Contract management has traditionally been one of the most time-consuming aspects of legal practice. From initial drafting through negotiation, execution, and ongoing compliance monitoring, the contract lifecycle demands significant resources. But artificial intelligence is fundamentally changing this equation for South African businesses of all sizes.
The Contract Management Challenge
South African businesses manage thousands of contracts at any given time. A mid-sized company typically has between 20,000 and 40,000 active contracts, ranging from employment agreements to supplier terms, lease agreements, and client service contracts. The sheer volume creates significant challenges.
Research from the International Association for Contract and Commercial Management (IACCM) shows that poor contract management costs organisations an average of 9.2% of their annual revenue. For South African businesses, this represents billions of rands in lost value each year.
"The contract is the foundation of every business relationship. When that foundation is poorly managed, the entire structure of value creation is at risk." — Sipho Mthembu, CEO, Legalaut
How AI is Changing the Game
1. Intelligent Contract Drafting
AI-powered drafting tools analyse thousands of precedent contracts to generate first drafts that are both legally sound and aligned with organisational standards. These tools learn from each interaction, improving their output over time.
- Draft generation time reduced by up to 80%
- Automatic inclusion of jurisdiction-specific clauses for South African law
- Style and terminology consistency across all firm documents
- Smart clause libraries that suggest optimal language based on context
2. Automated Contract Review
Perhaps the most impactful application of AI in contract management is automated review. Natural language processing (NLP) models can now read and analyse contracts with remarkable accuracy, identifying risks, obligations, and deviations from standard terms in seconds rather than hours.
These systems flag potentially problematic clauses, missing provisions, and terms that deviate from established benchmarks. For South African firms, this includes automatic checks against local legislation including the Consumer Protection Act, BBBEE requirements, and POPIA compliance.

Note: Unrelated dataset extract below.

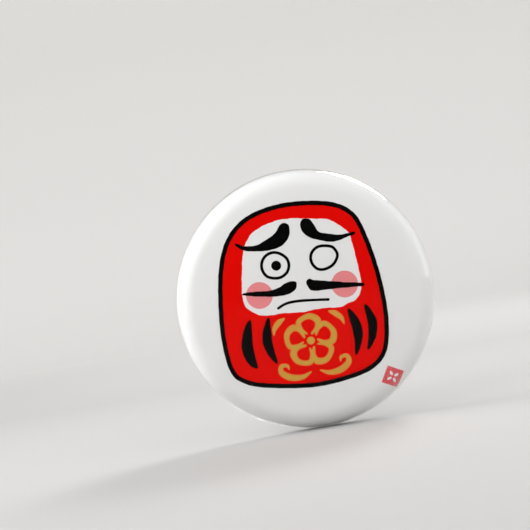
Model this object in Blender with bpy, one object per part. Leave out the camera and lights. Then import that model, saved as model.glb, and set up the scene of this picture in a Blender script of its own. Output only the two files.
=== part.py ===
"""Pin-back button badge, 32 mm, printed face towards -Y and pin side towards +Y.

The badge stands upright as it is worn: +Z is the top of the print, and the origin is the
centre of the back rim, the plane that lies against the cloth. A domed steel shell is
wrapped in printed paper and clear film, a stamped plate closes the back, and one bent
wire forms the catch, the spring bend and the needle.
"""

import math

import bmesh
import bpy
from mathutils import Vector

MM = 0.001

# Outline of the wrapped badge, all in millimetres.
BADGE_RADIUS = 16.0
CROWN_RADIUS = 95.0
SHOULDER_RADIUS = 2.8
RIM_RADIUS = 0.8
TURN_STEPS = 48
CROWN_STEPS = 3
SHOULDER_STEPS = 5
RIM_STEPS = 4
WELD_DISTANCE = 0.001
SHARP_ANGLE = math.radians(35.0)

# Each skin lies between two depths under the outer surface, and its edge is curled this
# many degrees past the rearmost point of the rim.
FILM_DEPTHS = (0.0, 0.08)
FILM_CURL = 20.0
PAPER_DEPTHS = (0.13, 0.23)
PAPER_CURL = 12.0
SHELL_DEPTHS = (0.28, 0.58)
SHELL_CURL = 8.0

# Stamped back plate.
PLATE_THICKNESS = 0.3
FLANGE_RADIUS = 15.15
FLANGE_HEIGHT = -0.85
BEAD_CENTRE = 14.38
BEAD_RADIUS = 0.37
BEAD_HEIGHT = -0.25
BEAD_STEPS = 6
DISHED_BAND = ((13.93, -0.34), (13.72, -0.12), (13.35, -0.05), (12.8, -0.14), (10.62, -0.62))
DISC_RADIUS = 10.5
DISC_RING = 6.0
DISC_HEIGHT = -1.15

# Slots in the plate, one for the catch and one for the spring bend.
SLOT_LENGTH = 6.24
SLOT_WIDTH = 3.2
SLOT_OFFSET = 9.6
CATCH_SLOT_RAISE = 0.37
SLOT_END_STEPS = 8
CUT_START = -3.0
CUT_END = 2.0

# Pin wire. The inner run lies between the plate and the shell.
WIRE_RADIUS = 0.425
INNER_RUN = -2.05
RUN_BEND_X = -8.0
RUN_BEND = 5.0
BEND_STEP = 18.0
BEVEL_STEPS = 2
FOOT_END = -1.6
CATCH_LEGS = (10.95, 7.4)
CATCH_KNEES = (10.88, 7.32)
CATCH_FEET = (10.1, 7.7)
HOOK_TOP = 0.95
HOOK_REACH = 1.1
KNEE_REACH = 1.36
KNEE_HEIGHT = -1.0
CATCH_LIP = 1.65
CATCH_BOTTOM = -3.15
LEG_BEND = 0.6
KNEE_BEND = 2.5
FOOT_BEND = 0.95
SPRING_TURN_X = -11.5
SPRING_BEND = 0.85
NEEDLE_BEND = 0.9
NEEDLE_TIP_X = 11.3
POINT_LENGTH = 2.2
POINT_SCALE = 0.12

# The wire leaves its slot at this slope, and the needle turns about that line.
SWIVEL_SLOPE = math.radians(30.0)
SWIVEL_STUB = 0.45
NEEDLE_STUB = 0.35
WIRE_GAP = 0.15

CROWN_CENTRE = math.sqrt(
    (CROWN_RADIUS - SHOULDER_RADIUS) ** 2 - (BADGE_RADIUS - SHOULDER_RADIUS) ** 2
) - RIM_RADIUS
CROWN_ANGLE = math.asin((BADGE_RADIUS - SHOULDER_RADIUS) / (CROWN_RADIUS - SHOULDER_RADIUS))


def clear_scene():
    """Remove every object, the startup cube among them."""
    for item in list(bpy.data.objects):
        bpy.data.objects.remove(item, do_unlink=True)


def principled(name, colour, roughness, metallic=0.0, alpha=1.0):
    """Return a material with one Principled BSDF."""
    material = bpy.data.materials.new(name)
    material.use_nodes = True
    shader = material.node_tree.nodes["Principled BSDF"]
    shader.inputs["Base Color"].default_value = (*colour, 1.0)
    shader.inputs["Roughness"].default_value = roughness
    shader.inputs["Metallic"].default_value = metallic
    shader.inputs["Alpha"].default_value = alpha
    return material


def add_object(name, data, material=None):
    """Link an object that shows the given mesh or curve."""
    item = bpy.data.objects.new(name, data)
    bpy.context.collection.objects.link(item)
    if material is not None:
        data.materials.append(material)
    return item


def arc(centre, radius, start, end, steps):
    """Points (r, y) on an arc; angle 0 faces the front and 90 degrees faces outwards."""
    points = []
    for step in range(steps + 1):
        angle = start + (end - start) * step / steps
        points.append((
            centre[0] + radius * math.sin(angle),
            centre[1] - radius * math.cos(angle),
        ))
    return points


def skin_line(depth, curl):
    """Half section of the surface that lies `depth` under the outside of the badge."""
    crown_radius = CROWN_RADIUS - depth
    crown = arc((0.0, CROWN_CENTRE), crown_radius, 0.0, CROWN_ANGLE, CROWN_STEPS)
    shoulder = arc(
        (BADGE_RADIUS - SHOULDER_RADIUS, -RIM_RADIUS), SHOULDER_RADIUS - depth,
        CROWN_ANGLE, math.pi / 2, SHOULDER_STEPS,
    )
    rim = arc(
        (BADGE_RADIUS - RIM_RADIUS, -RIM_RADIUS), RIM_RADIUS - depth,
        math.pi / 2, math.pi + math.radians(curl), RIM_STEPS,
    )
    return crown + shoulder[1:] + rim[1:]


def turned_mesh(name, section):
    """Turn a half section of (r, y) points, in millimetres, about the Y axis.

    The faces point to the right of the direction in which the section runs.
    """
    shape = bmesh.new()
    verts = [shape.verts.new((r * MM, y * MM, 0.0)) for r, y in section]
    edges = [shape.edges.new(pair) for pair in zip(verts, verts[1:])]
    bmesh.ops.spin(
        shape, geom=verts + edges, cent=(0, 0, 0), axis=(0, 1, 0),
        angle=math.tau, steps=TURN_STEPS, use_merge=True, use_normal_flip=True,
    )
    bmesh.ops.remove_doubles(shape, verts=shape.verts, dist=WELD_DISTANCE * MM)
    mesh = bpy.data.meshes.new(name)
    shape.to_mesh(mesh)
    shape.free()
    mesh.shade_smooth()
    mesh.set_sharp_from_angle(angle=SHARP_ANGLE)
    return mesh


def make_skin(name, depths, curl, material):
    """A cup-shaped skin of even thickness, from the face round to the back rim."""
    outside = skin_line(depths[0], curl)
    inside = skin_line(depths[1], curl)
    return add_object(name, turned_mesh(name, outside + inside[::-1]), material)


def plate_line():
    """Half section of the plate's rear surface, from the flange in to the centre."""
    bead = arc((BEAD_CENTRE, BEAD_HEIGHT), BEAD_RADIUS, math.pi / 2, math.pi * 1.5, BEAD_STEPS)
    flange = [
        (FLANGE_RADIUS, FLANGE_HEIGHT),
        (BEAD_CENTRE + BEAD_RADIUS, FLANGE_HEIGHT),
    ]
    disc = [(radius, DISC_HEIGHT) for radius in (DISC_RADIUS, DISC_RING, 0.0)]
    return flange + bead + list(DISHED_BAND) + disc


def slot_cutter(name, x, z):
    """A prism with round ends that cuts one slot through the plate."""
    end_offset = (SLOT_LENGTH - SLOT_WIDTH) / 2
    outline = []
    for side in (1, -1):
        for step in range(SLOT_END_STEPS + 1):
            angle = math.pi * (step / SLOT_END_STEPS - 0.5)
            outline.append((
                x + side * (end_offset + SLOT_WIDTH / 2 * math.cos(angle)),
                z + side * SLOT_WIDTH / 2 * math.sin(angle),
            ))
    shape = bmesh.new()
    verts = [shape.verts.new((px * MM, CUT_START * MM, pz * MM)) for px, pz in outline]
    face = shape.faces.new(verts)
    extruded = bmesh.ops.extrude_face_region(shape, geom=[face])
    moved = [item for item in extruded["geom"] if isinstance(item, bmesh.types.BMVert)]
    bmesh.ops.translate(shape, verts=moved, vec=(0, (CUT_END - CUT_START) * MM, 0))
    bmesh.ops.recalc_face_normals(shape, faces=shape.faces)
    mesh = bpy.data.meshes.new(name)
    shape.to_mesh(mesh)
    shape.free()
    cutter = add_object(name, mesh)
    cutter.hide_render = True
    cutter.display_type = "WIRE"
    return cutter


def make_back_plate(material):
    """The stamped plate: a turned sheet with a rolled bead, cut by its two slots."""
    section = plate_line()
    plate = add_object("back_plate", turned_mesh("back_plate", section), material)
    sheet = plate.modifiers.new("sheet", "SOLIDIFY")
    sheet.thickness = PLATE_THICKNESS * MM
    sheet.offset = -1.0
    sheet.use_even_offset = True
    slots = (
        slot_cutter("catch_slot", SLOT_OFFSET, CATCH_SLOT_RAISE),
        slot_cutter("spring_slot", -SLOT_OFFSET, 0.0),
    )
    for cutter in slots:
        cut = plate.modifiers.new(cutter.name, "BOOLEAN")
        cut.operation = "DIFFERENCE"
        cut.solver = "EXACT"
        cut.object = cutter
    return plate


def bent(corners):
    """Round the corners of a wire route; a corner is (x, y, z, bend radius)."""
    points = [Vector(corners[0][:3])]
    for before, corner, after in zip(corners, corners[1:], corners[2:]):
        here = Vector(corner[:3])
        arriving = (here - Vector(before[:3])).normalized()
        leaving = (Vector(after[:3]) - here).normalized()
        turn = arriving.angle(leaving)
        setback = corner[3] * math.tan(turn / 2)
        start = here - arriving * setback
        side = (leaving - arriving * math.cos(turn)).normalized()
        steps = max(2, round(math.degrees(turn) / BEND_STEP))
        for step in range(steps + 1):
            angle = turn * step / steps
            along = arriving * math.sin(angle)
            across = side * (1 - math.cos(angle))
            points.append(start + (along + across) * corner[3])
    points.append(Vector(corners[-1][:3]))
    return points


def make_wire(name, points, origin, material, point_scale=1.0):
    """A round wire through the points, in millimetres, with its origin where it turns."""
    curve = bpy.data.curves.new(name, "CURVE")
    curve.dimensions = "3D"
    curve.bevel_depth = WIRE_RADIUS * MM
    curve.bevel_resolution = BEVEL_STEPS
    curve.use_fill_caps = True
    route = curve.splines.new("POLY")
    route.points.add(len(points) - 1)
    for slot, point in zip(route.points, points):
        slot.co = (*((point - origin) * MM), 1.0)
    route.points[-1].radius = point_scale
    wire = add_object(name, curve, material)
    wire.location = origin * MM
    return wire


def swivel():
    """Return the spring bend's upper corner, the needle's pivot and the line it turns about."""
    slope = Vector((math.cos(SWIVEL_SLOPE), math.sin(SWIVEL_SLOPE), 0.0))
    upper_turn = math.pi / 2 - SWIVEL_SLOPE
    setback = SPRING_BEND * math.tan(upper_turn / 2)
    corner = Vector((SPRING_TURN_X, INNER_RUN + SPRING_BEND + setback, 0.0))
    return corner, corner + slope * (setback + SWIVEL_STUB), slope


def make_catch_wire(material):
    """The fixed wire: hidden foot, looped catch, inner run and spring bend."""
    outer, inner = CATCH_LEGS
    corner, pivot, slope = swivel()
    end = pivot - slope * WIRE_GAP
    corners = [
        (outer, INNER_RUN, FOOT_END, 0.0),
        (outer, INNER_RUN, HOOK_TOP, LEG_BEND),
        (outer, HOOK_REACH, HOOK_TOP, LEG_BEND),
        (CATCH_KNEES[0], KNEE_REACH, KNEE_HEIGHT, KNEE_BEND),
        (CATCH_FEET[0], CATCH_LIP, CATCH_BOTTOM, FOOT_BEND),
        (CATCH_FEET[1], CATCH_LIP, CATCH_BOTTOM, FOOT_BEND),
        (CATCH_KNEES[1], KNEE_REACH, KNEE_HEIGHT, KNEE_BEND),
        (inner, HOOK_REACH, HOOK_TOP, LEG_BEND),
        (inner, INNER_RUN, HOOK_TOP, LEG_BEND),
        (RUN_BEND_X, INNER_RUN, 0.0, RUN_BEND),
        (SPRING_TURN_X, INNER_RUN, 0.0, SPRING_BEND),
        (*corner, SPRING_BEND),
        (*end, 0.0),
    ]
    return make_wire("catch_wire", bent(corners), Vector((0, 0, 0)), material)


def make_needle(material):
    """The needle, which starts on its swivel line and ends under the catch."""
    pivot, slope = swivel()[1:]
    start = pivot + slope * WIRE_GAP
    setback = NEEDLE_BEND * math.tan(SWIVEL_SLOPE / 2)
    corner = start + slope * (NEEDLE_STUB + setback)
    taper = Vector((NEEDLE_TIP_X - POINT_LENGTH, corner.y, 0.0))
    tip = Vector((NEEDLE_TIP_X, corner.y, 0.0))
    points = bent([(*start, 0.0), (*corner, NEEDLE_BEND), (*taper, 0.0)]) + [tip]
    return make_wire("pin_needle", points, pivot, material, POINT_SCALE)


def build():
    """Model the badge."""
    clear_scene()
    film = principled("clear film", (1.0, 1.0, 1.0), 0.08, alpha=0.15)
    paper = principled("white paper", (0.86, 0.86, 0.85), 0.5)
    steel = principled("tinplate", (0.62, 0.6, 0.57), 0.35, metallic=1.0)
    plate = principled("stamped tinplate", (0.66, 0.64, 0.6), 0.28, metallic=1.0)
    wire = principled("nickel wire", (0.75, 0.73, 0.69), 0.15, metallic=1.0)
    make_skin("clear_film", FILM_DEPTHS, FILM_CURL, film)
    make_skin("printed_paper", PAPER_DEPTHS, PAPER_CURL, paper)
    make_skin("front_shell", SHELL_DEPTHS, SHELL_CURL, steel)
    make_back_plate(plate)
    make_catch_wire(wire)
    make_needle(wire)


build()
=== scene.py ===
"""The looks of the pin-back button badge: print, film, brushed tinplate and nickel wire.

The badge's frame is the CAD model's: the printed face looks towards -Y, the pin side
towards +Y, and +Z is the top of the print. Lengths below are in millimetres.
"""

import math

import bpy
import numpy as np
from mathutils import Matrix, Vector
from mathutils.geometry import delaunay_2d_cdt


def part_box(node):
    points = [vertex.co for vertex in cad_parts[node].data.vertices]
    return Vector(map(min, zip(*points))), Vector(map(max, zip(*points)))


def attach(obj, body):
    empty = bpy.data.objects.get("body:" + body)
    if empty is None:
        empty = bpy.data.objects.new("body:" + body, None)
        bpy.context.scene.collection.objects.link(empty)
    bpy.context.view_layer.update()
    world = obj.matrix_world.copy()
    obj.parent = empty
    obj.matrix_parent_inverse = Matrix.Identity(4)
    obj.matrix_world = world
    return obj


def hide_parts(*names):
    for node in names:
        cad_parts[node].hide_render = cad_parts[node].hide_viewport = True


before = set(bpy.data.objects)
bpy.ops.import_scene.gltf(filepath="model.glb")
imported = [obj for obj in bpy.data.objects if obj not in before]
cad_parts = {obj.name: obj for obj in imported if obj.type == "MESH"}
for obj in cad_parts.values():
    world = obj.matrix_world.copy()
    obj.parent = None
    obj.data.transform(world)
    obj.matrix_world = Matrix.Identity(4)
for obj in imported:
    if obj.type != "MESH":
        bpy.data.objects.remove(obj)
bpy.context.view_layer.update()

MM = 0.001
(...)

3. Obligation and Deadline Tracking
AI systems can extract key dates, obligations, and milestones from contracts and automatically populate tracking systems. This eliminates the risk of missed deadlines or forgotten renewal dates that can cost businesses dearly.
"We estimated that our firm was spending over 3,000 hours per year just tracking contract deadlines manually. AI reduced that to a fraction of the time and virtually eliminated missed dates." — Anele Dlamini, General Counsel, Investec Property
4. Predictive Risk Analysis
Advanced AI models can assess contract risk by analysing historical data on disputes, claims, and enforcement actions. This predictive capability helps businesses make informed decisions about which contracts to accept, negotiate, or reject.
- Risk scoring based on clause-level analysis
- Comparison against industry benchmarks and best practices
- Identification of force majeure and liability exposure patterns
- Integration with market data for counterparty risk assessment
5. Contract Analytics and Insights
AI transforms contracts from static documents into dynamic data sources. By extracting and analysing data across contract portfolios, businesses gain insights into spending patterns, supplier performance, risk concentrations, and negotiation outcomes.
The South African Context
South Africa presents unique considerations for AI-powered contract management. The country's multilingual legal environment, complex regulatory framework, and the need to accommodate both common law and customary law traditions create challenges that generic international tools often cannot address.
Local solutions like Legalaut are purpose-built for this context, incorporating understanding of South African legal conventions, regulatory requirements, and business practices. This localisation is essential for ensuring that AI-assisted contract management delivers accurate and relevant results.
Implementation Best Practices
For businesses looking to adopt AI-powered contract management, we recommend the following approach:
- Audit your current state — understand your existing contract portfolio, workflows, and pain points
- Start with high-volume, standardised contracts — these offer the fastest return on investment
- Invest in data quality — AI systems are only as good as the data they learn from
- Maintain human oversight — use AI as a tool for augmentation, not replacement
- Measure and iterate — track key metrics like review time, error rates, and risk exposure
- Choose local solutions — ensure your tools understand South African legal requirements
The Future of Contract Management
Looking ahead, we expect AI to continue transforming contract management in ways that are hard to predict. The integration of blockchain technology for smart contract execution, the use of generative AI for complex negotiations, and the development of industry-specific contract intelligence are all on the horizon.
What is clear is that businesses which embrace these tools thoughtfully will gain significant competitive advantages in efficiency, risk management, and value creation. The future of contract management in South Africa is intelligent, automated, and deeply connected to the local legal context.